Consider a biotech team developing a new drug delivery system. Their workflow includes idea screening, in vitro testing, animal model trials, and regulatory documentation. They implemented a Kanban board with columns for each stage and WIP limits of two experiments per scientist. Within three months, they reduced the average cycle time for an experiment from 14 days to 9 days. More importantly, the number of novel formulations tested per quarter increased by 40%. The team attributed this to reduced multi-tasking and clearer visibility into shared resources like HPLC machines.

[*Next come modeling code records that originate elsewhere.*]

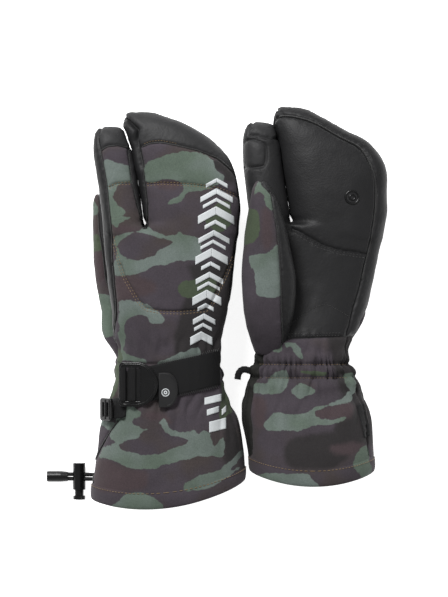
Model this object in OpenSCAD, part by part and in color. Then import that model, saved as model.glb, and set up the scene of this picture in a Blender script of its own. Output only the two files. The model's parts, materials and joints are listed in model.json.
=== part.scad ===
// A pair of insulated trigger-finger snow mittens, laid flat side by side.
// The right mitten lies palm down and the left mitten lies palm up, so each is the
// other turned over. +Y runs from the cuff to the fingertips and +Z is up.

/* [Placing of the pair] */
// Distance from the centre plane to the right mitten's wrist
right_x = -59.4; // [-70:0.1:-58]
// Distance from the centre plane to the left mitten's wrist
left_x = 55.2; // [54.5:0.1:80]
// Height of the right mitten's middle plane over the table
right_z = 57.5; // [57.5:0.1:62]
// Height of the left mitten's middle plane over the table
left_z = 26.5; // [26.5:0.1:28]
// Turn of the left hand about its wrist
left_turn = -5; // [-5:0.5:0]
// Outward lean of the right thumb
right_thumb_lean = 4.5; // [0:0.5:5]

/* [Fabric] */
// Thickness of a shell panel with its padding
panel_t = 3.2; // [2.5:0.1:3.4]
// Thickness of the knit lining
lining_t = 1.6; // [1:0.1:2]
// Thickness of the shirring elastic
elastic_t = 1; // [0.6:0.1:1.1]
// Height of the turned hem
hem_h = 13; // [10:0.5:15]

/* [Wrist strap and buckle] */
// Width of the strap webbing
strap_w = 29; // [25:0.5:30]
// Thickness of the strap webbing
strap_t = 1.8; // [1.2:0.1:1.8]
// Rise of the strap per millimetre across the wrist
strap_rise = 0.23; // [0.15:0.01:0.25]
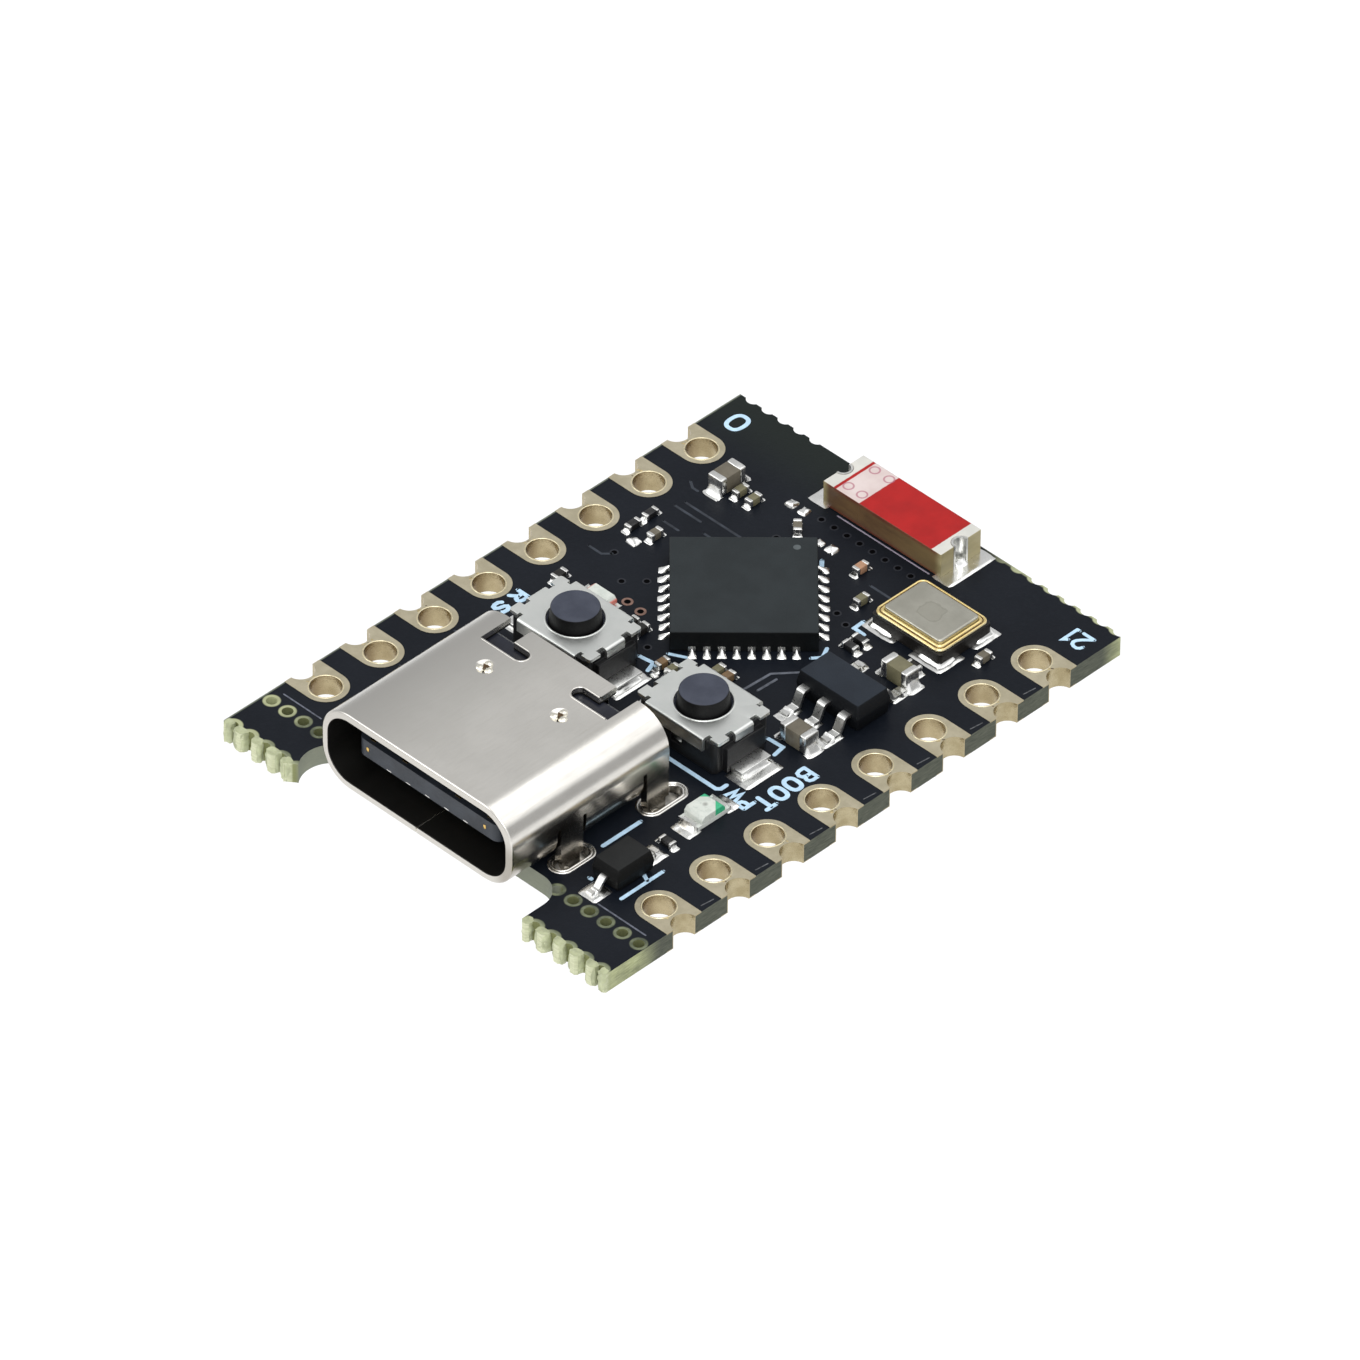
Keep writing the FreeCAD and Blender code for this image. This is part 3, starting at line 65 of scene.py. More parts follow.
class Tree:
    """A short way to write a node material in millimetre coordinates."""

    def __init__(self, name, metal=0.0, rough=0.5, **sockets):
        self.mat = bpy.data.materials.new(name)
        self.mat.use_nodes = True
        self.nt = self.mat.node_tree
        self.nt.nodes.clear()
        self.out = self.nt.nodes.new("ShaderNodeOutputMaterial")
        self.bsdf = self.nt.nodes.new("ShaderNodeBsdfPrincipled")
        self.nt.links.new(self.bsdf.outputs[0], self.out.inputs[0])
        self.bsdf.inputs["Metallic"].default_value = metal
        self.bsdf.inputs["Roughness"].default_value = rough
        for k, v in sockets.items():
            self.bsdf.inputs[k.replace("_", " ")].default_value = v
        tc = self.nt.nodes.new("ShaderNodeTexCoord")
        mp = self.nt.nodes.new("ShaderNodeMapping")
        mp.inputs["Scale"].default_value = (1000, 1000, 1000)
        self.nt.links.new(tc.outputs["Object"], mp.inputs[0])
        self.mm = mp.outputs[0]
        self.normal = tc.outputs["Normal"]
        self._xyz = None

    def link(self, a, b):
        self.nt.links.new(a, b)

    def xyz(self):
        if self._xyz is None:
            s = self.nt.nodes.new("ShaderNodeSeparateXYZ")
            self.link(self.mm, s.inputs[0])
            self._xyz = s.outputs
        return self._xyz

    def nz(self):
        s = self.nt.nodes.new("ShaderNodeSeparateXYZ")
        self.link(self.normal, s.inputs[0])
        return s.outputs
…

This case illustrates that Kanban is not just for software engineering—it scales to any R&D context where experimentation and collaboration are critical.

Conclusion

Kanban provides a pragmatic, lightweight framework for managing the inherent uncertainty of engineering R&D projects. By visualizing work, limiting work in progress, and continuously improving processes, teams can create an environment where innovation thrives. The method respects the unpredictable nature of research while imposing just enough structure to prevent chaos.

Whether you are building a new chemical process, designing a microchip, or developing open-source software like Directus, starting with a simple Kanban board and iterating on it will pay dividends in transparency, speed, and creative output. The key is to treat Kanban as a living system—one that evolves alongside your team’s understanding of what works best for their unique R&D challenges.